Considering its population of less than 400,000 people, Iceland has produced an extraordinary number of quality contemporary composers. And, more importantly, it has produced a sound that we hear immediately as Icelandic.
This is not to stereotype Icelandic music. The range of these musicians is considerable and the genres in which they work is wide. But certain elements can often be found: atmospheric electronic ambience, recurring melodies that take a page from minimalists like Philip Glass, and harmonies that remain within a fixed key.
Two new recordings showcase the wildest reaches of two Icelandic composers.
A Sunrise Session, composer Ólafur Arnalds’s new “visual EP,” is a Spartan essay in color. It was filmed on the 2020 Winter Solstice, featuring the composer on piano and synthesizer performing alongside a string quartet. .
It begins with Spiral, a slowly unfurling weave of string lines that open like an umbrella. The color is cold, as I imagine Iceland was on the solstice evening when this visual EP was filmed. A quiet keyboard pokes its head out at the end of the track, like an animal checking if the coast is clear.
The visuals of Still/ Sound are striking. The camera moves in constant rotation throughout the room, showcasing the string quartet and Arnalds himself meandering between a synthesizer and a piano. is The piece has a futuristic sound, for all of its string texture. The synthesizer adds a flavor to the sound that overpowers the human element.
The visual EP ends with We Contain Multitudes, a song of soft longing with piano playing reminiscent of American R&B. It is a solo track performed by the composer. It is a lonely work, in stark contrast with the ensemble sound of the previous tracks. And yet it is a fitting end. The sun rises. The solstice is over, and the composer is quiet for the first time.
The world of Moonbow, a new album by composer Gunnar Andreas Kristinsson, couldn’t be further, musically from Sunrise Session. And yet there is a quality of sound that I find common to both recordings with their emphasis on slowly moving harmony.
Moonbow’s sound is dominated by its orchestration, reminiscent of atonal music by Webern or Berg. Sisyfos, the first track on the album, is a stunning showcase of clarinet virtuosity set alongside an ensemble of 13 musicians.
The album’s title track, Moonbow, is a slowly moving mass of strings that devolves into something wild. Over the course of 15 minutes, Kristinsson uses slightly changing rhythmic motifs to guide the piece.
The album’s brightest track is Roots I, a strange and terrific piece built around droning notes. Subdued strings lie atmospherically below woodwinds that intone repeating notes. It feels like meditation, until it descends into chaos at its end.

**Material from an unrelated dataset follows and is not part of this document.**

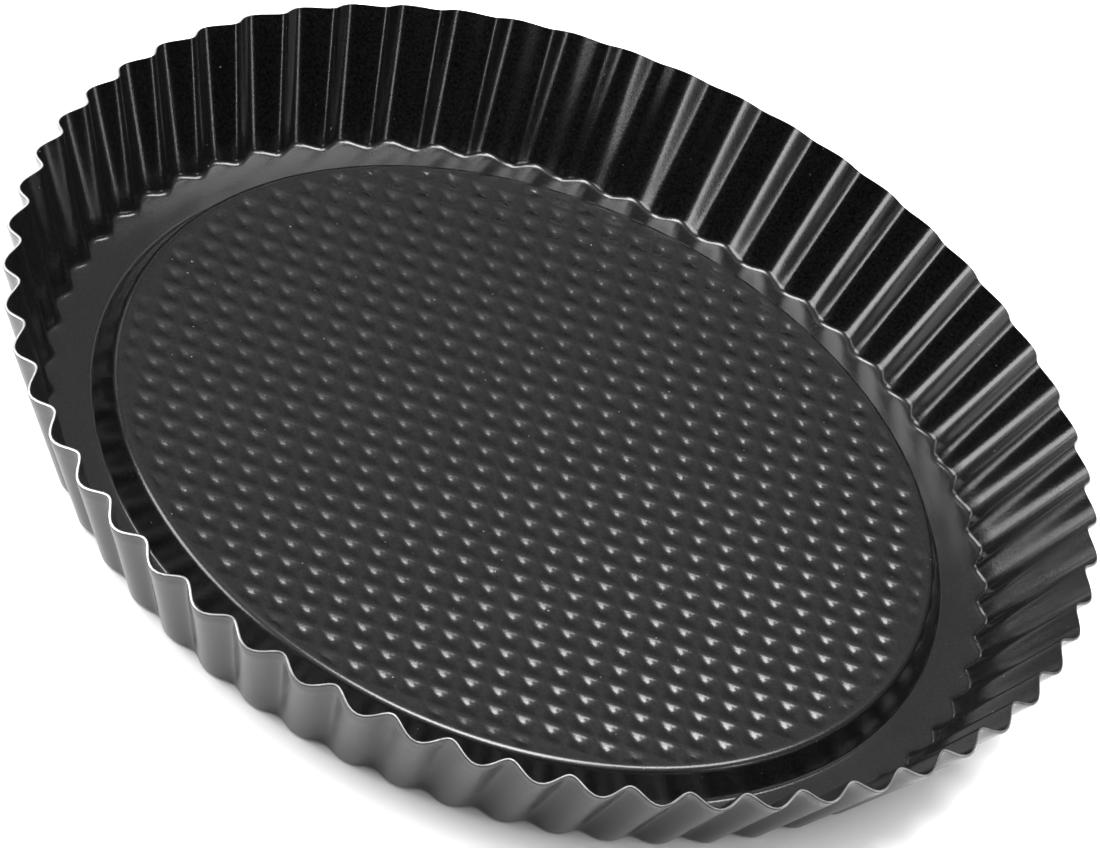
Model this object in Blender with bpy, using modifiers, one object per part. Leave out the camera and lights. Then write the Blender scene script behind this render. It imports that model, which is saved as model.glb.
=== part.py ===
"""Fluted tart pan with a raised centre.

The pan is one pressing of thin steel sheet, coated on both faces before it was pressed and
trimmed, so it has three pieces that lie one inside the other: the coating of the outside, the
steel, and the non-stick coating of the inside. All three follow one pressed surface, the middle of
the sheet: a raised round plateau, a step down, a flat ring that the pan stands on, and a fluted
wall that flares out to a cut rim.

Units are metres, +Z is up. The origin is on the pan's axis, at the underside of the ring.
"""

import math

import bpy
import bmesh
from mathutils import Vector

# Layers of the coated sheet. The coatings are thicker than real ones, so that they are solids.
STEEL_THICKNESS = 0.00045
COATING_THICKNESS = 0.00012
LAYER_GAP = 0.00005
SHEET_THICKNESS = STEEL_THICKNESS + 2.0 * (COATING_THICKNESS + LAYER_GAP)
COATING_DISTANCE = STEEL_THICKNESS / 2.0 + LAYER_GAP + COATING_THICKNESS / 2.0

# Heights of the middle of the sheet.
RING_HEIGHT = SHEET_THICKNESS / 2.0
STEP_HEIGHT = 0.0076
PLATEAU_HEIGHT = RING_HEIGHT + STEP_HEIGHT

# The step between plateau and ring, as the sharp corners that its fillets round off.
STEP_TOP_RADIUS = 0.1048
STEP_FOOT_RADIUS = 0.1087
STEP_TOP_FILLET = 0.0019
STEP_FOOT_FILLET = 0.0020

# The flutes: a lobe bulges outwards, a cusp is the narrow fold between two lobes.
FLUTES = 58
FIRST_LOBE_ANGLE = math.radians(1.84)
CUSP_SOFTNESS = 0.25
FLUTE_COLUMNS = (-0.28, 0.0, 0.28, 0.5)

# The wall runs straight from its foot on the ring to the rim, at a lobe and at a cusp.
FOOT_LOBE_RADIUS = 0.1215
FOOT_CUSP_RADIUS = 0.1192
RIM_LOBE_RADIUS = 0.13965
RIM_CUSP_RADIUS = 0.1364
RIM_LOBE_HEIGHT = 0.0310
RIM_CUSP_HEIGHT = 0.0330
FOOT_FILLET = 0.0026

# Two circles that keep the middle of the ring flat.
RING_INNER_CIRCLE = 0.1122
RING_OUTER_CIRCLE = 0.1165

# How many chords stand for each rounded corner.
STEP_FILLET_CHORDS = 2
FOOT_FILLET_CHORDS = 2


def lobe_share(turn):
    """How far out the sheet is, from 0 at a cusp to 1 at a lobe; turn counts flutes from a lobe."""
    swing = math.cos(math.pi * turn) ** 2
    raised = math.sqrt(swing + CUSP_SOFTNESS ** 2) - CUSP_SOFTNESS
    return raised / (math.sqrt(1.0 + CUSP_SOFTNESS ** 2) - CUSP_SOFTNESS)


def blend(at_cusp, at_lobe, share):
    return at_cusp + (at_lobe - at_cusp) * share


def fillet(before, corner, after, radius, chords):
    """Points (radius, height) of an arc that rounds off a corner between two straight runs."""
    to_before = (before - corner).normalized()
    to_after = (after - corner).normalized()
    half_angle = to_before.angle(to_after) / 2.0
    middle_way = (to_before + to_after).normalized()
    centre = corner + middle_way * (radius / math.sin(half_angle))
    reach = radius / math.tan(half_angle)
    start = corner + to_before * reach - centre
    end = corner + to_after * reach - centre
    sweep = start.angle(end)
    points = []
    for step in range(chords + 1):
        part = step / chords
        arm = (start * math.sin((1.0 - part) * sweep) + end * math.sin(part * sweep)) / math.sin(sweep)
        points.append(centre + arm)
    return points


def circle_of(bm, point, angles):
    """A circle of vertices at one (radius, height)."""
    radius, height = point
    return [bm.verts.new((radius * math.cos(a), radius * math.sin(a), height)) for a in angles]


def stitch(bm, inner, outer):
    """Faces between two closed rows of vertices that start at the same side of the pan."""
    if len(inner) == len(outer):
        for index in range(len(inner)):
            after = (index + 1) % len(inner)
            bm.faces.new((inner[index], outer[index], outer[after], inner[after]))
        return
    # The outer row is finer: each outer edge joins the inner vertex that it is nearest to.
    share = len(outer) // len(inner)
    for index in range(len(outer)):
        after = (index + 1) % len(outer)
        near = ((index + share // 2) // share) % len(inner)
        near_after = ((index + 1 + share // 2) // share) % len(inner)
        bm.faces.new((inner[near], outer[index], outer[after]))
        if near != near_after:
            bm.faces.new((inner[near], outer[after], inner[near_after]))


def plateau_and_ring(bm, angles):
    """The turned middle of the pan, from the plateau's edge to the ring."""
    axis_point = Vector((0.0, PLATEAU_HEIGHT))
    top_corner = Vector((STEP_TOP_RADIUS, PLATEAU_HEIGHT))
    foot_corner = Vector((STEP_FOOT_RADIUS, RING_HEIGHT))
    ring_point = Vector((RING_OUTER_CIRCLE, RING_HEIGHT))
    profile = fillet(axis_point, top_corner, foot_corner, STEP_TOP_FILLET, STEP_FILLET_CHORDS)
    profile += fillet(top_corner, foot_corner, ring_point, STEP_FOOT_FILLET, STEP_FILLET_CHORDS)
    profile.append(Vector((RING_INNER_CIRCLE, RING_HEIGHT)))
    profile.append(ring_point)
    rows = [circle_of(bm, point, angles) for point in profile]
    bm.faces.new(rows[0])
    for inner, outer in zip(rows, rows[1:]):
        stitch(bm, inner, outer)
    return rows[-1]


def wall_column(bm, flute, turn):
    """The vertices of one line up the wall, from the ring's edge to the rim."""
    share = lobe_share(turn)
    angle = FIRST_LOBE_ANGLE + (flute + turn) * 2.0 * math.pi / FLUTES
    ring_point = Vector((RING_OUTER_CIRCLE, RING_HEIGHT))
    foot = Vector((blend(FOOT_CUSP_RADIUS, FOOT_LOBE_RADIUS, share), RING_HEIGHT))
    rim_radius = blend(RIM_CUSP_RADIUS, RIM_LOBE_RADIUS, share)
    rim = Vector((rim_radius, blend(RIM_CUSP_HEIGHT, RIM_LOBE_HEIGHT, share)))
    profile = fillet(ring_point, foot, rim, FOOT_FILLET, FOOT_FILLET_CHORDS)
    profile.append(rim)
    return [bm.verts.new((r * math.cos(angle), r * math.sin(angle), z)) for r, z in profile]


def pressed_surface(name):
    """The middle of the sheet as an open surface, lofted from circles to fluted rows."""
    bm = bmesh.new()
    lobe_angles = [FIRST_LOBE_ANGLE + flute * 2.0 * math.pi / FLUTES for flute in range(FLUTES)]
    ring_edge = plateau_and_ring(bm, lobe_angles)
    columns = []
    for flute in range(FLUTES):
        for turn in FLUTE_COLUMNS:
            columns.append(wall_column(bm, flute, turn))
    # The rows start at a lobe, as the circles do.
    first = FLUTE_COLUMNS.index(0.0)
    columns = columns[first:] + columns[:first]
    rows = [list(row) for row in zip(*columns)]
    stitch(bm, ring_edge, rows[0])
    for inner, outer in zip(rows, rows[1:]):
        stitch(bm, inner, outer)
    bmesh.ops.recalc_face_normals(bm, faces=bm.faces)
    bm.faces.ensure_lookup_table()
    if bm.faces[0].normal.z < 0.0:
        bmesh.ops.reverse_faces(bm, faces=bm.faces)
    mesh = bpy.data.meshes.new(name)
    bm.to_mesh(mesh)
    bm.free()
    mesh.shade_smooth()
    mesh.set_sharp_from_angle(angle=math.radians(50.0))
    return mesh


def plain_material(name, colour, roughness, metallic):
    material = bpy.data.materials.new(name)
    material.use_nodes = True
    shader = material.node_tree.nodes["Principled BSDF"]
    shader.inputs["Base Color"].default_value = (*colour, 1.0)
    shader.inputs["Roughness"].default_value = roughness
    shader.inputs["Metallic"].default_value = metallic
    return material


def layer(collection, name, thickness, distance, material):
    """One layer of the sheet, its middle at a signed distance towards the inside of the pan."""
    mesh = pressed_surface(name)
    mesh.materials.append(material)
    piece = bpy.data.objects.new(name, mesh)
    collection.objects.link(piece)
    shell = piece.modifiers.new("sheet", "SOLIDIFY")
    shell.thickness = thickness
    shell.offset = 2.0 * distance / thickness
    shell.use_even_offset = True
    shell.use_quality_normals = True
    return piece


def outer_coating(collection):
    material = plain_material("black_outer_coating", (0.018, 0.018, 0.019), 0.32, 0.0)
    return layer(collection, "outer_coating", COATING_THICKNESS, -COATING_DISTANCE, material)


def steel_pressing(collection):
    material = plain_material("pressed_steel", (0.42, 0.42, 0.43), 0.38, 1.0)
    return layer(collection, "steel_pressing", STEEL_THICKNESS, 0.0, material)


def inner_nonstick_coating(collection):
    material = plain_material("black_nonstick_coating", (0.016, 0.016, 0.017), 0.36, 0.0)
    return layer(collection, "inner_nonstick_coating", COATING_THICKNESS, COATING_DISTANCE, material)


def main():
    for leftover in list(bpy.data.objects):
        bpy.data.objects.remove(leftover, do_unlink=True)
    collection = bpy.data.collections.new("tart_pan")
    bpy.context.scene.collection.children.link(collection)
    outer_coating(collection)
    steel_pressing(collection)
    inner_nonstick_coating(collection)


main()
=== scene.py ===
"""The look of the fluted tart pan: fine meshes for the three layers of its coated sheet, their
materials, and a pale studio.

All lengths are metres in the frame's own axes: +Z up, the pan's axis on Z, its ring on z = 0.
"""

import math

import bpy
import numpy as np
from mathutils import Matrix, Vector
from mathutils.geometry import delaunay_2d_cdt


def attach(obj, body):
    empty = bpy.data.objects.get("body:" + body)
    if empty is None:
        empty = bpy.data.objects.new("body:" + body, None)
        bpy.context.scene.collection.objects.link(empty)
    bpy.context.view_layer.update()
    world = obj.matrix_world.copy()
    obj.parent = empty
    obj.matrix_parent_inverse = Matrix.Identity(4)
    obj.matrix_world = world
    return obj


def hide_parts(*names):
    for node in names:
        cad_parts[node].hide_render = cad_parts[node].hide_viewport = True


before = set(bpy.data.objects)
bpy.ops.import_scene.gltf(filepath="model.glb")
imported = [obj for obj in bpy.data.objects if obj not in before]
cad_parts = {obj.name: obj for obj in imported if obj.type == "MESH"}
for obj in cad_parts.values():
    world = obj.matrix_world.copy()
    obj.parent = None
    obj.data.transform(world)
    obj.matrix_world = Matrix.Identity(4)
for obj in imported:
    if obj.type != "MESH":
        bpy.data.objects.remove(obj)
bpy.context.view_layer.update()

# Layers of the coated sheet, as the CAD model has them.
STEEL_THICKNESS = 0.00045
COATING_THICKNESS = 0.00012
LAYER_GAP = 0.00005
SHEET_THICKNESS = STEEL_THICKNESS + 2.0 * (COATING_THICKNESS + LAYER_GAP)

# Heights of the middle of the sheet.
RING_HEIGHT = SHEET_THICKNESS / 2.0
STEP_HEIGHT = 0.0076
PLATEAU_HEIGHT = RING_HEIGHT + STEP_HEIGHT

# The step between plateau and ring, as the sharp corners that its fillets round off.
STEP_TOP_RADIUS = 0.1048
STEP_FOOT_RADIUS = 0.1087
STEP_TOP_FILLET = 0.0019
STEP_FOOT_FILLET = 0.0020
DIMPLED_RADIUS = STEP_TOP_RADIUS - STEP_TOP_FILLET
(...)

Perhaps because this album is a collection of a decade of works from the composer, it can lack focus. The individual pieces, while fascinating on their own, don’t speak to each other the way I had hoped they would. The saving grace is that several of the tracks are relatively long so it’s easy to get lost in their individual worlds before leaving them behind.

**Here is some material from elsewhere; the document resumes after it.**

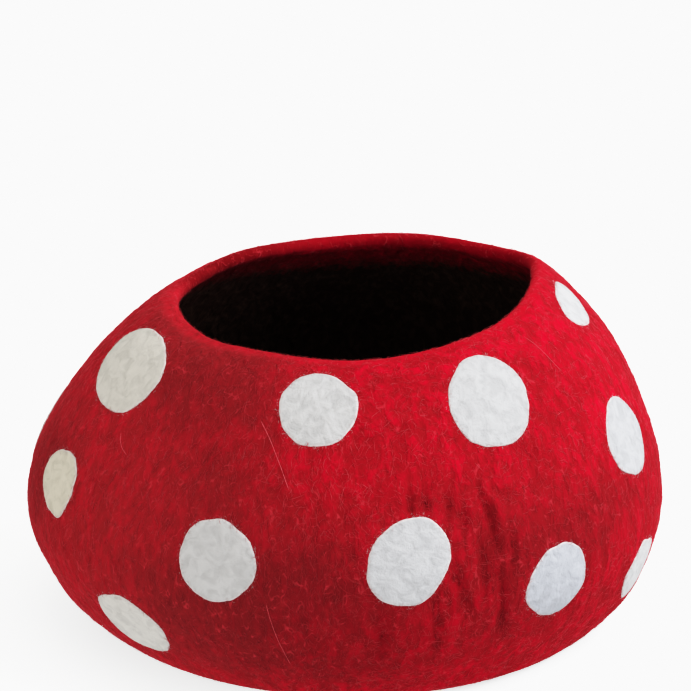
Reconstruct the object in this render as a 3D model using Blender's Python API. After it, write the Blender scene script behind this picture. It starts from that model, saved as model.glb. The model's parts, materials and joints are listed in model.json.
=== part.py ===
"""Felt cave for a pet: one hollow shell of thick felted wool, its round opening at the top,
with hand-cut felt dots scattered over the outside.

Units are metres, +Z is up and -Y is the front. The shell stands on its flattened base at Z = 0,
and the middle of the whole thing's box lies on the Z axis.
"""
import math

import bpy
import numpy as np

# ------------------------------------------------------------------ driving dimensions (metres)
HALF_WIDTH = 0.200        # half of the widest measure, across X
RIM_HEIGHT = 0.207        # mean height of the lip's crest above the surface it stands on
WALL = 0.009              # thickness of the felt, the same in the wall, the floor and the lip
DOT_THICKNESS = 0.0014    # felt dot at its middle
DOT_EDGE = 0.0009         # felt dot at its rounded edge
DOT_GAP = 0.0004          # from the shell's curve to a dot's underside

# ------------------------------------------------------------------ fineness of the meshes
AROUND = 72               # points around each ring of the shell
OUTER_RINGS = 27          # rings from the contact edge up to the lip
INNER_RINGS = 19          # rings from the lip down to the inner floor
LIP_STEPS = 5             # steps round the half-round lip
DOT_AROUND = 20           # points around a dot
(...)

Icelandic music’s prominence in the contemporary world is not new. The record label, Bedroom Community, the band Sigur Rós, the musician Björk, and now a new crop of celebrated composers including the film composer, Hildur Guðnadóttir, are just some of the bright spots that have emerged in the past two decades. To generalize, Icelandic contemporary music sounds more as if it evolved out of indie rock and electronic music than the contemporary classical tradition of many American composers. And this gives it its charm.